We get thus the lower bound

$$\begin{aligned} J(a;\rho ) \ge \frac{1}{3(1+\rho )} -\frac{1}{2a(1+\rho )} \log \left( \frac{\rho }{1+\rho }\right) + o(a^{-2}). \end{aligned}$$

(186)

Next we prove the upper bound for the integral \(J(a;\rho )\)

$$\begin{aligned} J(a;\rho ) \le \frac{1}{1+\rho } \left\{ \frac{1}{3} - \frac{1}{2a} \log \left( \frac{\rho }{1+\rho - e^{-a}}\right) \right\} . \end{aligned}$$

(187)

This is obtained by considering the difference

$$\begin{aligned} \frac{1}{1 + \rho - e^{a(y^2-1)}} - \frac{1}{1+\rho } = \frac{1}{(1+\rho )[(1+\rho )e^{a(1-y^2)}-1]} \end{aligned}$$

(188)

Multiplying with \(y^2\) and integrating over \(y:(0,1)\) we have

$$\begin{aligned}&J(a;\rho ) - \frac{1}{3(1+\rho )} \le \frac{1}{1+\rho } \int _0^1 \frac{ydy}{(1+\rho ) e^{a(1-y^2)}-1} \nonumber \\&= -\frac{1}{2a(1+\rho )} \log \left( \frac{\rho }{1+\rho -e^{-a}}\right) < -\frac{1}{2a(1+\rho )} \log \left( \frac{\rho }{1+\rho }\right) . \end{aligned}$$

(189)

This proves the upper bound (187). Comparing with the lower bound (186) we obtain the expansion (181). \(\square \)

The final result (179) follows directly from using the expansion (181) of the integral \(J(a;\rho )\) into the expression for \(\varLambda (d)\).
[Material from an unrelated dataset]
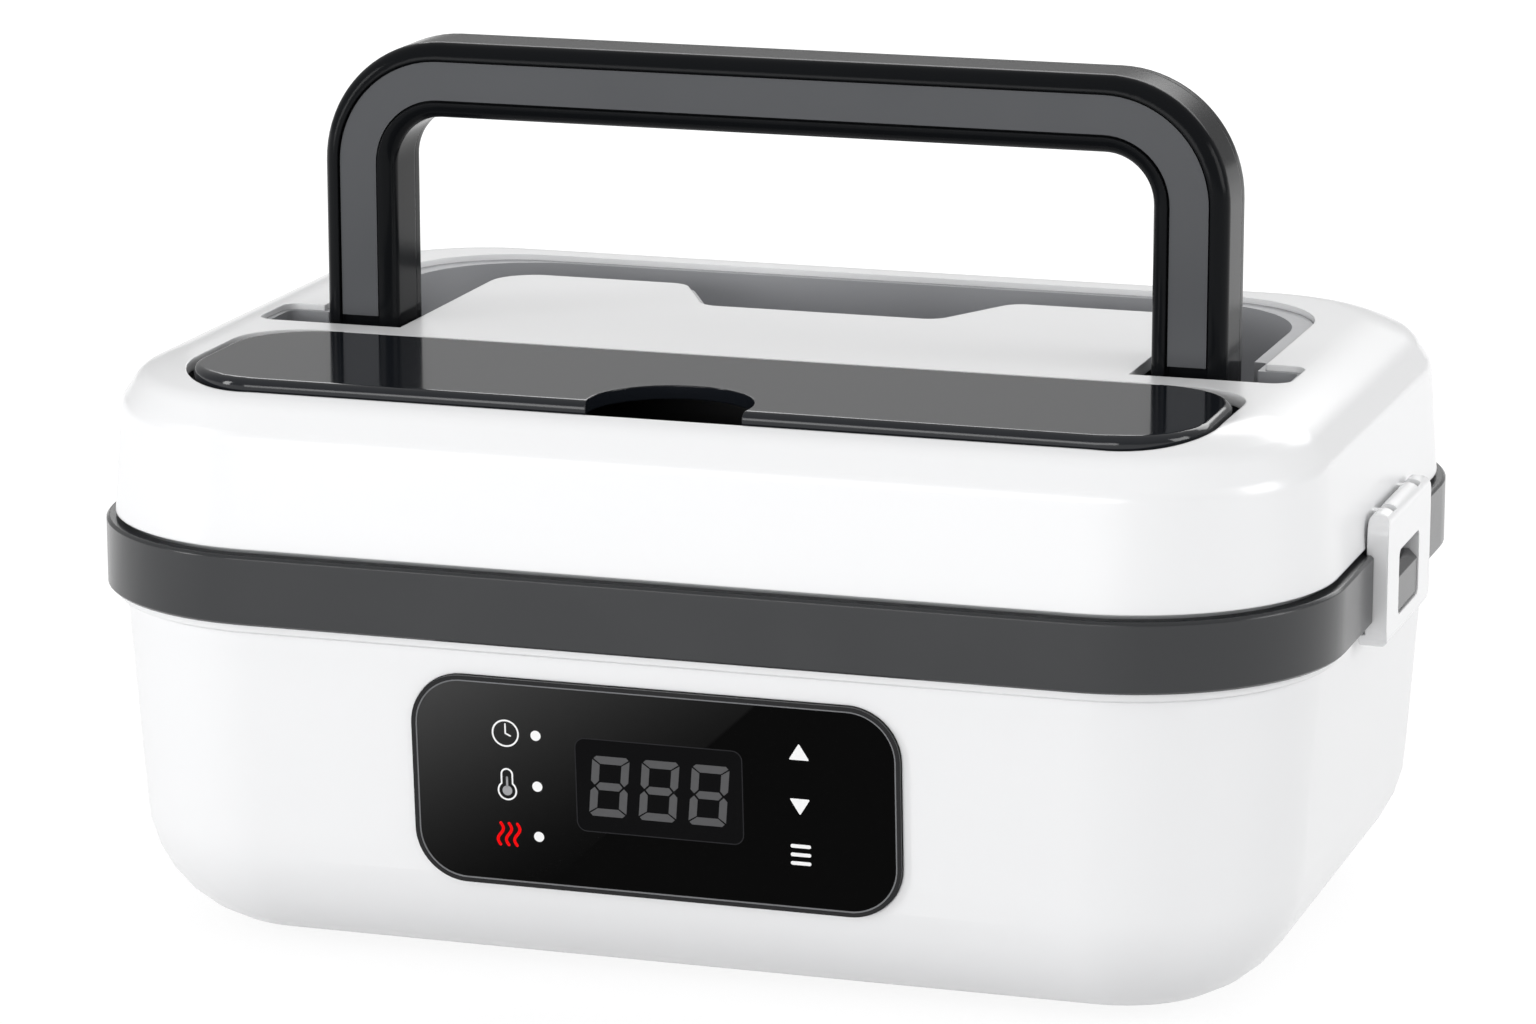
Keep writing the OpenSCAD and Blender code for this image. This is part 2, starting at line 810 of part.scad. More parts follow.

We use next the approximation (179) to study the solution of the variational problem for \(\varLambda (d)\) for \(\beta \rightarrow \infty \). We would like to find the supremum over \(d\) of the cubic polynomial in (179). This supremum is reached at \(d = 0\) or \(d_* = \frac{1}{2}\Big (1 +\sqrt{1+\frac{2}{\beta }\log \frac{\rho }{1+\rho }}\Big ) > 0\). according to the following condition

$$\begin{aligned} \text{ sup }_d \varLambda (d) = \left\{ \begin{array}{cc} \varLambda (0) = \log (1+\rho ) &{} \text{ if } \beta \le - \frac{8}{3}\log \frac{\rho }{1+\rho } \\ \varLambda (d_*) >\log (1+\rho ) &{} \text{ if } \beta > - \frac{8}{3}\log \frac{\rho }{1+\rho } \\ \end{array} \right. \end{aligned}$$

(190)

The supremum switches branches at the point

$$\begin{aligned} \beta _\mathrm{cr}(\rho ) = - \frac{8}{3}\log \Big (\frac{\rho }{1+\rho }\Big ) \end{aligned}$$

(191)

which thus defines the phase transition curve for \(\beta \rightarrow \infty \). This proves the result (79). As \(\beta \rightarrow \infty \) or equivalently \(\rho \rightarrow 0\), the slope of this curve in \((-\log \rho ,\beta )\) coordinates approaches the value \(8/3\). This is smaller than the slope of the phase transition curve in the mean-field approximation, which is equal to 3.

The values of \(d_1, d_2\) along the phase transition curve approach

$$\begin{aligned} d_1 = 0,\quad d_2 = \frac{3}{4} = 0.75 \end{aligned}$$

(192)

as \(\beta \rightarrow \infty \). This proves the result (78). For \(\beta \gg \beta _\mathrm{cr}(\rho )\), we have \(\lim _{\beta \rightarrow \infty } d = 1_-\) and the Lyapunov exponent becomes

$$\begin{aligned} \lim _{\beta \rightarrow \infty } \lambda (\rho ,\beta ) = \lim _{\beta \rightarrow \infty } \varLambda (d) = \frac{1}{3} \beta + \log \rho . \end{aligned}$$

(193)

This result is in agreement with the large \(\beta \) asymptotic behavior of the Lyapunov exponent proven in Proposition 1, see Eq. (24).